**THE TASK**: Repeat the material exactly, every line of it.

----------------

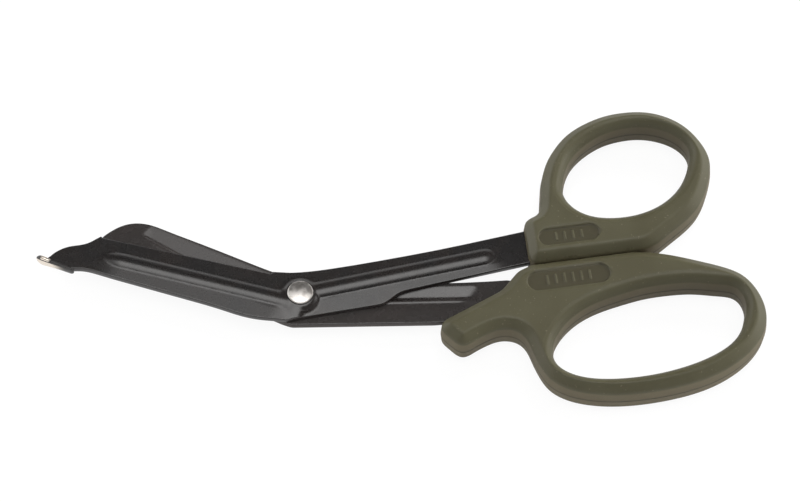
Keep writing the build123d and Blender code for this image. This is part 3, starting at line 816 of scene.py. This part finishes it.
class SCISSORS_OT_front_blade(bpy.types.Operator):
    """Front blade: the blunt-nosed jaw and the shank of the thumb handle"""

    bl_idname = "scissors.front_blade"
    bl_label = "Front blade"

    def execute(self, context):
        looks = context.scene.scissors_blades

        def base(points):
            """The sheet, raised and leaning down beside the jaw's rib and leaning down beside the shank's.
            The two strips meet in a crease, which is softer near the hinge."""
            fade = before_end(points, LOWER_JAW_RIB, JAW_STRIP_END)
            rise = strip_rise(points, LOWER_JAW_RIB, 1, looks) * fade
            jaw = drop(points, LOWER_JAW_RIB, 1, looks) * JAW_LEAN * fade
            shank = drop(points, LOWER_SHANK_RIB, -1, looks)
            shank = shank * before_end(points, LOWER_SHANK_RIB, SHANK_STRIP_END)
            width = 0.002 + 0.1 * (1 - ramp(np.linalg.norm(points, axis=1), 6.0, 14.0))
            sheet = SHEET + rise - soft_high(jaw, shank, width) + width / 4
            return soft_low(sheet, ground(points, LOWER_EDGE), 0.05)

        ribs = [LOWER_JAW_RIB, LOWER_SHANK_RIB]
        shell = blade_shell("lower_blade", ribs, base, round_hollow, ribs, 1, looks)
        placed("front_blade", *shell, "Black steel", "thumb_half", "black_steel", ["lower_blade"])
        return {"FINISHED"}


class SCISSORS_OT_rear_blade(bpy.types.Operator):
    """Rear blade: the humped jaw and the shank of the finger handle, its ribbed face down"""

    bl_idname = "scissors.rear_blade"
    bl_label = "Rear blade"

    def execute(self, context):
        looks = context.scene.scissors_blades

        def base(points):
            """The sheet, leaning down where both ribs have their strip on that side."""
            jaw, shank = drop(points, UPPER_JAW_RIB, -1, looks), drop(points, UPPER_SHANK_RIB, 1, looks)
            return soft_low(SHEET - np.minimum(jaw, shank), ground(points, UPPER_EDGE), 0.05)

        ribs, hollows = [UPPER_JAW_RIB, UPPER_SHANK_RIB], [JAW_HOLLOW, SHANK_HOLLOW]
        shell = blade_shell("upper_blade", ribs, base, wide_hollow, hollows, -1, looks)
        placed("rear_blade", *shell, "Black steel", "finger_half", "black_steel", ["upper_blade"])
        return {"FINISHED"}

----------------

**WORKED SOLUTION**:
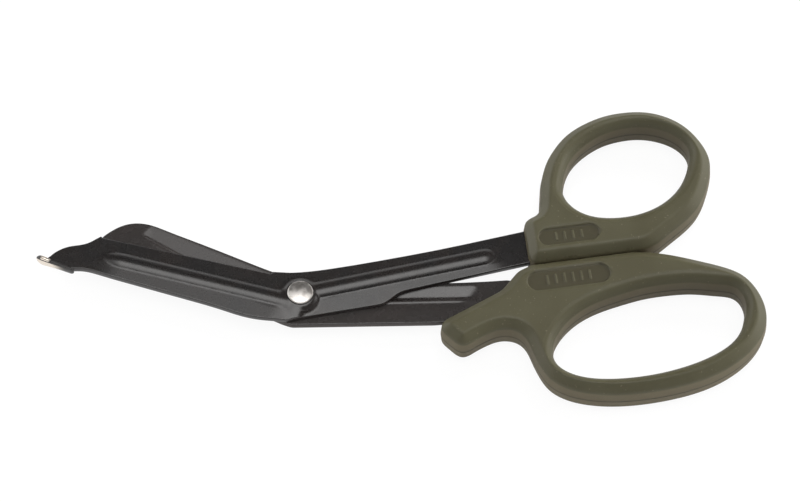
Keep writing the build123d and Blender code for this image. This is part 3, starting at line 816 of scene.py. This part finishes it.
class SCISSORS_OT_front_blade(bpy.types.Operator):
    """Front blade: the blunt-nosed jaw and the shank of the thumb handle"""

    bl_idname = "scissors.front_blade"
    bl_label = "Front blade"

    def execute(self, context):
        looks = context.scene.scissors_blades

        def base(points):
            """The sheet, raised and leaning down beside the jaw's rib and leaning down beside the shank's.
            The two strips meet in a crease, which is softer near the hinge."""
            fade = before_end(points, LOWER_JAW_RIB, JAW_STRIP_END)
            rise = strip_rise(points, LOWER_JAW_RIB, 1, looks) * fade
            jaw = drop(points, LOWER_JAW_RIB, 1, looks) * JAW_LEAN * fade
            shank = drop(points, LOWER_SHANK_RIB, -1, looks)
            shank = shank * before_end(points, LOWER_SHANK_RIB, SHANK_STRIP_END)
            width = 0.002 + 0.1 * (1 - ramp(np.linalg.norm(points, axis=1), 6.0, 14.0))
            sheet = SHEET + rise - soft_high(jaw, shank, width) + width / 4
            return soft_low(sheet, ground(points, LOWER_EDGE), 0.05)

        ribs = [LOWER_JAW_RIB, LOWER_SHANK_RIB]
        shell = blade_shell("lower_blade", ribs, base, round_hollow, ribs, 1, looks)
        placed("front_blade", *shell, "Black steel", "thumb_half", "black_steel", ["lower_blade"])
        return {"FINISHED"}


class SCISSORS_OT_rear_blade(bpy.types.Operator):
    """Rear blade: the humped jaw and the shank of the finger handle, its ribbed face down"""

    bl_idname = "scissors.rear_blade"
    bl_label = "Rear blade"

    def execute(self, context):
        looks = context.scene.scissors_blades

        def base(points):
            """The sheet, leaning down where both ribs have their strip on that side."""
            jaw, shank = drop(points, UPPER_JAW_RIB, -1, looks), drop(points, UPPER_SHANK_RIB, 1, looks)
            return soft_low(SHEET - np.minimum(jaw, shank), ground(points, UPPER_EDGE), 0.05)

        ribs, hollows = [UPPER_JAW_RIB, UPPER_SHANK_RIB], [JAW_HOLLOW, SHANK_HOLLOW]
        shell = blade_shell("upper_blade", ribs, base, wide_hollow, hollows, -1, looks)
        placed("rear_blade", *shell, "Black steel", "finger_half", "black_steel", ["upper_blade"])
        return {"FINISHED"}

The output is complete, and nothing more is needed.